The Rayls ecosystem is composed of a permissioned side and a public side. On the first side, Privacy Nodes can connect with each other and form a Private Network. The Privacy Node also permits connection to our Public Chain. In addition, we have Enygma, our privacy-preserving solution. With these four components, it is essential to maintain governance and compliance to de-risk potential harmful attacks. To know more about Rayls read this article or our docs.

Financial institutions use GRC frameworks, Governance, Risk, Compliance, to ensure their operations align with laws, policies, and risk appetite.

We align our approach to these standards:

Note: References to industry standards indicate how our model is inspired by and aligned with internationally recognized best practices.

The Rayls Governance & Compliance Model

Rayls presents a complete suite of governance tools to align with compliance and control workflows from authorised entities. We have also created a verifiable system that empowers trust because it can be proven.

Consider a token issued by a Rayls Privacy Node A that is exchanged in the Private Network. Once Rayls Privacy Node B holds it, it can then be locked and proven on the Rayls Public Chain, enabling it to mint an asset-backed security in the public market.

While the asset is issued and exchanged on the permissioned side of the Rayls ecosystem, it is controlled by operators and auditors who ensure adherence to compliance.

a. Permissioned Network with Defined Operators
  • Each network component has an operator responsible for participant authentication, token approval, and role-based access control.
  • Whitelisting is enforced both in the permissioned/private layer and on the Public Chain to ensure only authorised and verified entities can transact across environments.
b. Fraud Prevention & Anomaly Detection
  • Flagger – Monitors cross-ledger transactions post-factum, flags discrepancies, and reports to auditors for investigation.
  • Fault Proof System (FPS) – Ensures node transparency, prevents unauthorised token issuance, detects double spending, and maintains participant liveness.
c. Emergency Control – Governance Freezing Mechanism
  • Authorised operators can temporarily freeze participants or tokens across the Private Network.
  • Integrated safeguards prevent frozen entities from transacting, enabling rapid containment in regulated environments.
d. Privacy-Preserving Transactions with Built-In Controls
  • Enygma protocol with ZK proofs ensures transactions are only valid if control checks (e.g., sufficient balance) pass.
  • Nullifiers prevent double spending at the source.
  • Selective auditability ensures authorised auditors can decrypt transactions for compliance purposes.

Even when bridging to the Public Chain, the segregation of assets is not a limitation, it is an additional strength in controlling assets and ensuring full transparency and trust for the public audience.

e.
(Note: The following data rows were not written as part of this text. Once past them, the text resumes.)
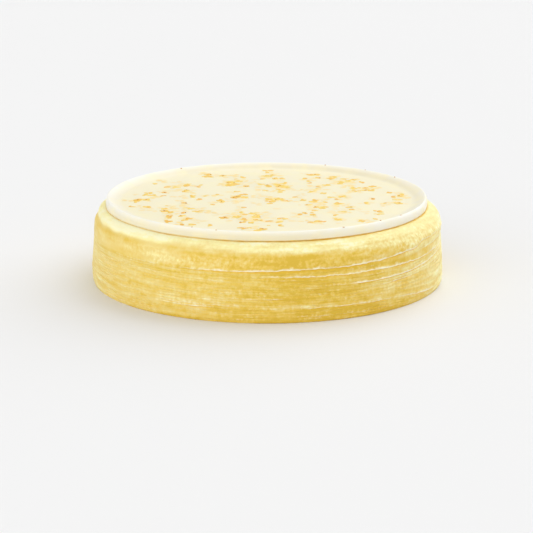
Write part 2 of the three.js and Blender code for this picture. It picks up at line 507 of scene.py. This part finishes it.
def crepe_outline(number, angle, settings):
    """Rows of one crepe from the axis below to the axis above, each with its radius, height and the values
    of CREPE_MARKS."""
    edge = ragged_edge(number - 1, angle, settings.ragged / MM)
    upper = ragged_edge(number, angle, settings.ragged / MM)
    own = edge_strength(number - 1, angle) if number > 1 else 0
    over = edge_strength(number, angle)
    cover = lip_depth(over, settings)
    pale = pale_width(number - 1, angle)
    rows = [(0, PITCH * (number - 1)) + INSIDE]
    if number > 1:
        rows.append((BEND_RADIUS, PITCH * (number - 1)) + INSIDE)
        rows += lip_outline(number, angle, edge, min(1, (upper - edge) / 1.6), settings)
    else:
        for inset, height in ((0.5, 0), (0.1, 0.12)):
            rows.append((side_radius(0) - inset, height, 0, 0) + skin(angle, 0, number) + (0,))
    start_height = rows[-1][1]
    out = rows[-1][0] - side_radius(start_height)
    for i in range(1, FACE_ROWS + 1):
        share = i / FACE_ROWS
        height = start_height + (upper - start_height) * share
        curl = bell(height - start_height, CURL_HEIGHT) * (1 - share)
        radius = side_radius(height) + out * curl - cover * share**2.2
        radius += skin_relief(angle, height, number) * min(1, 3 * share, 3 * (1 - share))
        mark = own * bell(height - edge, pale)
        # Painted shade in the fold under the edge of the crepe above
        fold_shade = over * bell(upper - height, 1.4)
        rows.append((radius, height, mark, fold_shade) + skin(angle, height, number) + (share * PITCH * MM,))
    rows.append((BEND_RADIUS, PITCH * number) + INSIDE)
    rows.append((0, PITCH * number) + INSIDE)
    return placed(rows, number, angle)


def top_outline(angle, settings):
    """Rows of the last crepe, whose skirt runs up over a rounded shoulder to the flat top."""
    number = CREPES
    edge = ragged_edge(number - 1, angle, settings.ragged / MM)
    own = edge_strength(number - 1, angle)
    pale = pale_width(number - 1, angle)
    foot = PITCH * (number - 1)
    rows = [(0, foot) + INSIDE, (BEND_RADIUS, foot) + INSIDE]
    rows += lip_outline(number, angle, edge, 1, settings)
    start_height = rows[-1][1]
    out = rows[-1][0] - side_radius(start_height)
    inset = settings.shoulder_inset / MM
    drop = settings.shoulder_drop / MM
    turn_height = STACK_HEIGHT - drop
    lowest = max(turn_height, start_height + 0.8)
    for i in range(1, SKIRT_ROWS + 1):
        share = i / SKIRT_ROWS
        height = start_height + (lowest - start_height) * share
        curl = bell(height - start_height, CURL_HEIGHT) * (1 - share)
        radius = side_radius(height) + out * curl + skin_relief(angle, height, number) * min(1, 3 * share)
        mark = own * bell(height - edge, pale)
        rows.append((radius, height, mark, 0) + skin(angle, height, number) + ((height - edge) * MM,))

    # Painted golden shade in the seam beside the disc, stronger in some directions than others
    crepe_seam_shade = 1.2 + 0.6 * drift(angle, 7, 640) + 0.4 * drift(angle, 2, 641)
    crepe_seam_shade += swell(angle, 28, 24, 0.6) - swell(angle, -55, 30, 0.5)
    first_turn = math.acos(min(1, (lowest - turn_height) / drop))
    for i in range(1, SHOULDER_ROWS + 1):
        turn = first_turn * (1 - i / SHOULDER_ROWS)
        height = turn_height + drop * math.cos(turn)
        radius = side_radius(turn_height) - inset * (1 - math.sin(turn))
        relief = skin_relief(angle, height, number) * min(1, (SHOULDER_ROWS - i) / 6)
        relief += patch(angle, height, -92, 46.3, 38, 1.9, 0.8) - patch(angle, height, -78, 43, 40, 1.6, 0.9)
        radius += relief * math.sin(turn)
        height += relief * math.cos(turn)
        fold_shade = crepe_seam_shade * onset(GELEE_RADIUS + 0.35 - radius, 0.15)
        run = lowest - edge + (inset + drop) / 2 * (first_turn - turn)
        rows.append((radius, height, 0, fold_shade) + skin(angle, height, number) + (run * MM,))
    rows.append((0, STACK_HEIGHT) + INSIDE)
    return placed(rows, number, angle)


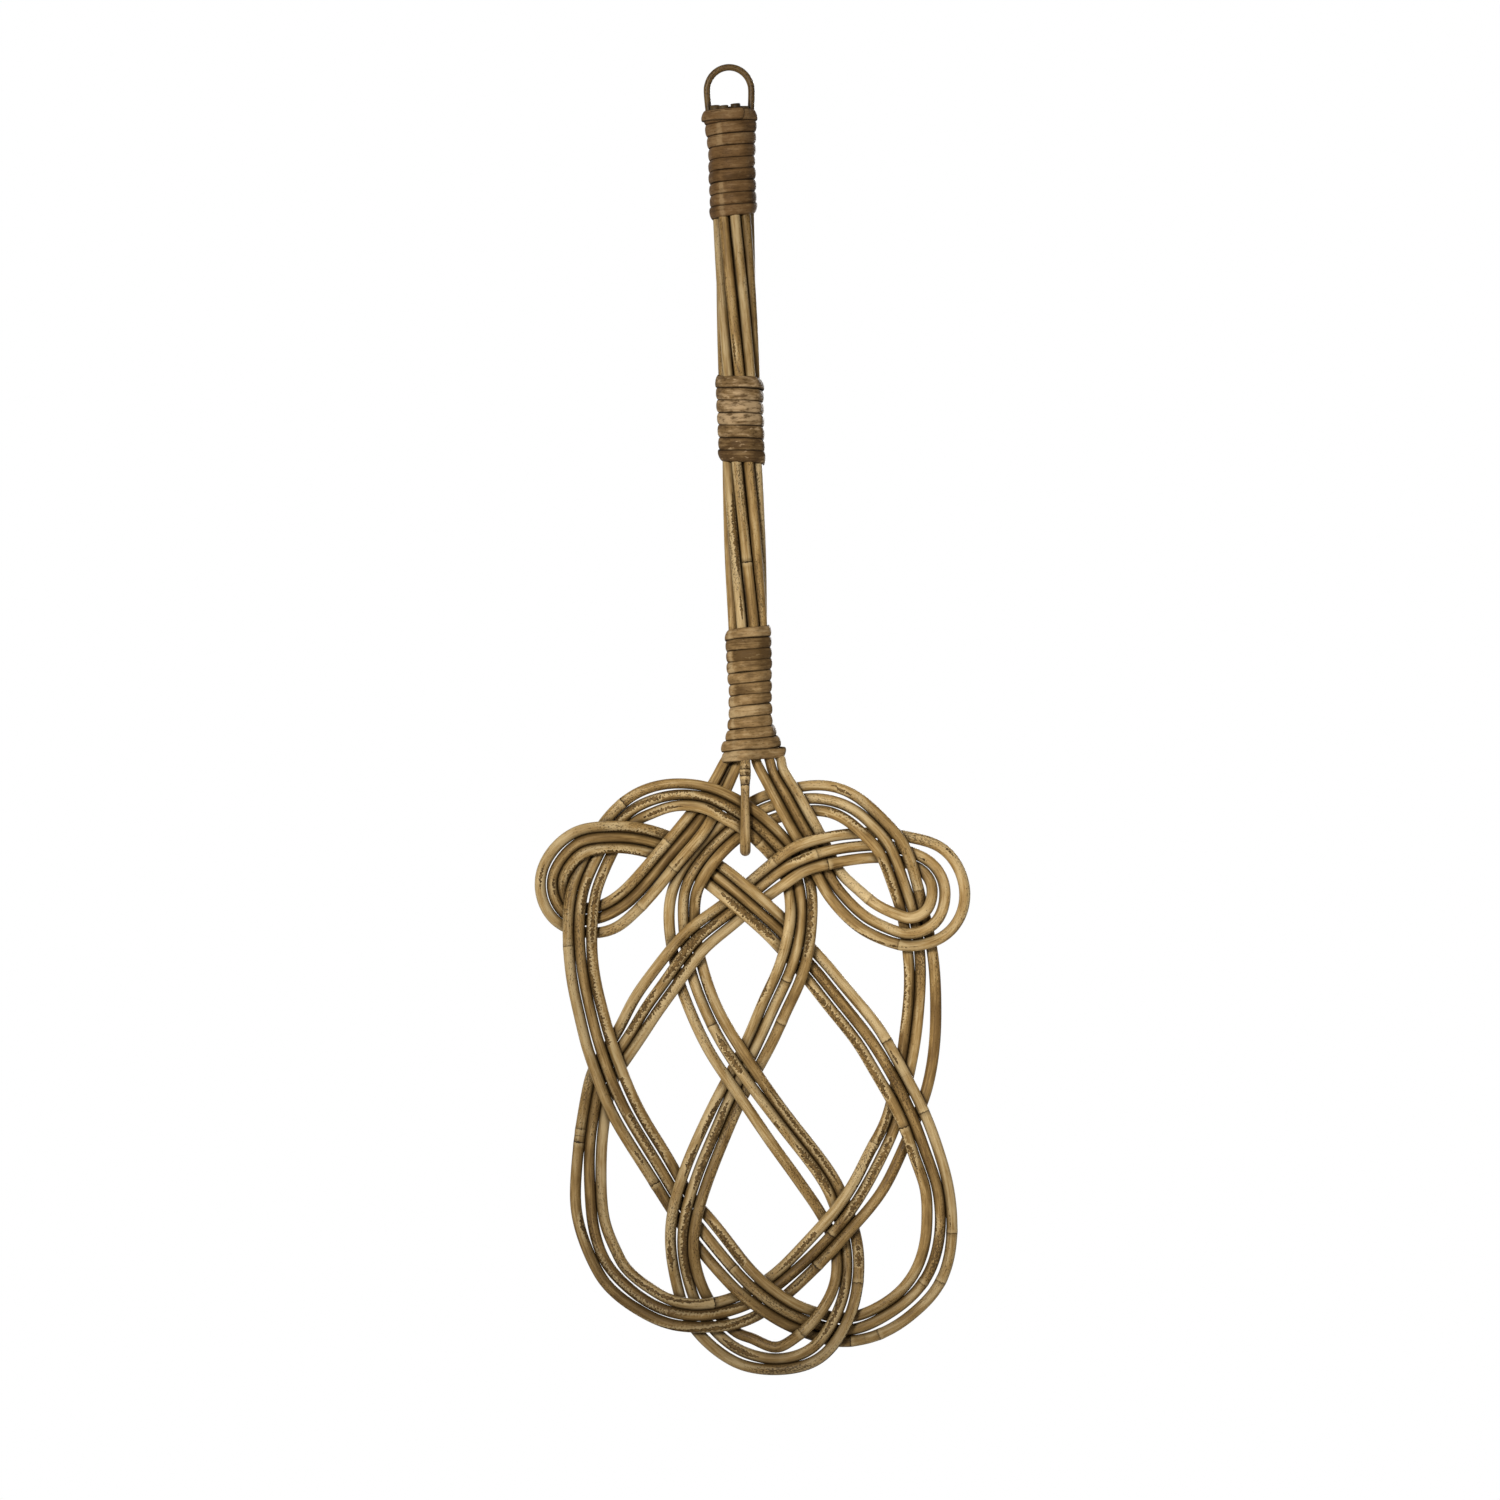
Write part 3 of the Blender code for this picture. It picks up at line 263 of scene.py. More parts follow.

Bridging Private and Public Chains within the Rayls Ecosystem
  • Tokens issued and exchanged privately can be cryptographically proven on the Public Chain.
  • This cross-environment proofing ensures transparency, verifiability, and collateral integrity.

Business Benefits & KPIs

Operational risk reduction:

  • Detects and flags fraudulent behaviour within minutes, not hours or days.

Regulatory confidence:

  • Facilitates regulator audits without exposing full transaction histories to unauthorised parties.
  • Meets cross-jurisdictional requirements for asset custody and reporting.

Market trust & adoption:

  • Transparent workflows for asset issuance, transfer, and collateralisation increase institutional confidence.

Blockchain governance is not just about “code is law”. In high-value, regulated environments, it is about risk mitigation, financial integrity, and operational resilience, without sacrificing usability.

Rayls empowers digital asset ecosystems with a governance framework that fuses blockchain transparency, enterprise-grade compliance, and privacy-preserving innovation — delivering the trust institutions demand and the agility markets need to thrive.